Estudio Sampere has spent the last year commercialising an established Cuban language school. It has prepared the existing teachers and provided teaching material in order to bring the curriculum and service up to the Estudio Sampere standards established over the company’s 50-year history in the Spanish language industry. Currently they are preparing for IALC auditors to come next year.

“It’s a really small school and we wanted to come in and give it a bit of a boost,” Estudio Sampere Marketing Director David Sampere told The PIE News. “It’s in a residential neighbourhood of Havana so we also wanted to create some movement of money there for the locals.” He’s quick to establish that Estudio Sampere didn’t buy the school, but rather entered into collaboration with them.

The school is managed by a cooperative made up of eight to 10 government approved individuals and headed by the school director

Previously Estudio Sampere worked exclusively with a Swiss-based agency for 15 years.
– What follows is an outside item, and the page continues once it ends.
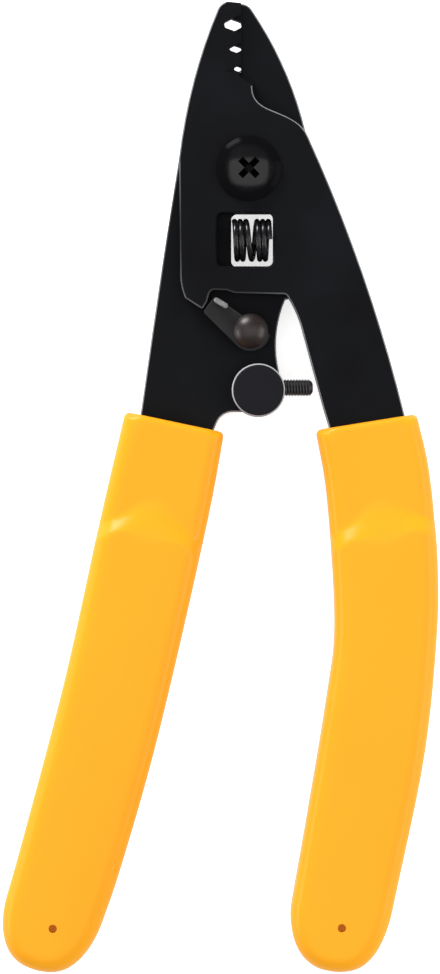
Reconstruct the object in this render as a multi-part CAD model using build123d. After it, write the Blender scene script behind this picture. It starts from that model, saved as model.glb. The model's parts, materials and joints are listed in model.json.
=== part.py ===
from build123d import *
import os
from math import cos, radians, sin, sqrt

# Fibre stripper: two crossed steel plates on one pivot screw, each a jaw and a handle.
# The pivot is the drawing's origin: X runs across the tool, Y towards the jaw tips, Z to the front.
# Sizes are millimetres and degrees, and the finished tool is moved onto its resting face at the end.

# Plates
plate_thickness = 2.5
plate_gap = 0.05
edge_break = 0.22
plate_hole_clearance = 0.03

# Blades: both lean to the left with the holes, and each cutting edge passes beside the pivot
blade_lean = 6.3
edge_offset = 1.32
tip_along = 28.72
tip_round = 2.2
heel = (2.69, 14.65)
edge_foot_along = 16.7
edge_land = 0.35
bevel_width = 2.8
heel_bevel_width = 0.9

# Stripping holes: distance from the pivot, and height between the two flanks at mid hole
stripping_holes = ((25.04, 2.1), (20.85, 1.25), (17.43, 0.95))
notch_flank_slope = 0.40
notch_root_round = 0.3

# Jaw shoulders, across and along the leaning centre line
hollow_start = (2.15, 14.18)
hollow_middle = (3.05, 10.9)
hollow_end = (5.7, 9.15)
shoulder_middle = (8.4, 7.5)

# Front plate about the pivot: down the left side, along the lower edge, up the right handle
front_tip_left = -4.8
front_jaw_side = ((-9.77, 14.22), (-12.02, 1.84))
front_left_foot = (-11.8, -17.5)
tooth_back = ((-11.6, -20.2), (-10.96, -22.27))
latch_recess = (-6.65, -20.8)
latch_recess_round = 1.0
lower_edge_start = (-3.9, -20.9)
lower_edge_end = (-2.4, -21.4)
crotch = (6.4, -21.6)
crotch_round = 0.8
right_handle_root = ((8.55, -25.85), (9.3, -28.4))
right_handle_neck = (12.87, -41.5)
right_handle_back = (19.9, -18.9)
front_jaw_back = (10.7, 4.5)

# Back plate about the pivot: down the right side, round the post's lobe, up the left handle
back_tip = (-0.27, 28.75)
back_right_side = ((9.82, 6.48), (11.3, -12.0))
back_lower_corner = (10.4, -21.5)
back_lower_round = 3.0
back_waist_start = (6.3, -22.4)
back_waist = ((4.79, -28.4), (5.25, -35.0))
post_lobe = (5.3, -41.8)
post_lobe_round = 3.4
cut_out = (-4.7, -41.8)
cut_out_round = 3.0
left_handle_back = ((-15.6, -20.86), (-11.95, 2.6))

# Spring windows and spring
window_length = 9.7
window_height = 9.2
window_round = 1.0
window_y = -12.2
spring_left = -3.03
spring_length = 7.16
spring_outer_diameter = 7.4
spring_wire = 0.95
spring_turns = 5.25
spring_wire_flats = 6
spring_end_clearance = 0.1

# Pivot screw, washer and nut
pivot_diameter = 5.0
pivot_head_diameter = 11.1
pivot_head_rim = 0.5
pivot_head_height = 2.3
cross_span = 4.6
cross_width = 1.1
cross_depth = 1.4
washer_diameter = 9.6
washer_thickness = 0.5
nut_across_flats = 8.0
nut_height = 2.5
nut_chamfer = 0.5
screw_stick_out = 0.3
screw_end_chamfer = 0.4
thread_clearance = 0.02

# Latch lever and its rivet, angles counted from +X about the rivet
rivet_place = (0.28, -27.95)
rivet_diameter = 3.0
rivet_head_diameter = 6.0
rivet_head_height = 1.3
rivet_flat_share = 0.5
rivet_tail_diameter = 4.8
rivet_tail_height = 0.9
peened_rim = 0.2
latch_head_clearance = 0.05
latch_thickness = 2.3
latch_lift = 0.1
latch_hub_radius = 3.4
nose_radius = 8.75
nose_slant = 0.15
nose_gap = 0.3
nose_start_angle = 147.0
nose_end_angle = 158.2
nose_shoulder_angle = 132.5
nose_shoulder_radius = 7.5
tooth_round = 0.4
thumb_tab_height = 1.7
thumb_tab_thickness = 1.0
thumb_tab_chamfer = 0.25
tooth_end_angle = 155.5
tooth_start_angle = 146.0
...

Keen to open a second school in Latin America (they opened a school in Ecuador 18 years ago), Sampere followed the advice of the agency and became involved with the school. “Cuba was attractive for its folklore and culture,” said Sampere, who plans to use the country’s embargoed history to attract students.

“We’re also offering a travel/study course at the Cuba school which takes students to rural areas of a country that has been in stand-by for the past 40 years.”

A classroom at Estudio Sampere Cuba

Sampere added “There’s much less competition there. As far as I know there are only three other schools in Cuba.”

Because of the political system in Cuba, the school is managed by a cooperative made up of eight to 10 government approved individuals and headed by President Alberto Rodriguez, the school director. Profits are reinvested into the cooperative to cover operational costs. Sampere described working in Cuba as “fun and challenging” and added: “Nothing is clear. There’s always a change in plans.”

The courses are sold in euros and prices are higher than at its other schools in Latin America because processing fees in the country are more expensive. Estudio Sampere is planning to host students from Western Europe, Canada, Brazil and Martinique.

As an established Spanish language provider in Spain and Ecuador, Sampere is optimistic about the new venture in Cuba but says the economic crisis has affected businesses. “We’re going to take it slow and see how it goes. Little by little.”

Estudio Sampere’s three schools in Spain offer Spanish courses worth credit at many US universities and two years ago the company launched an exam preparation programme to enter Spanish universities.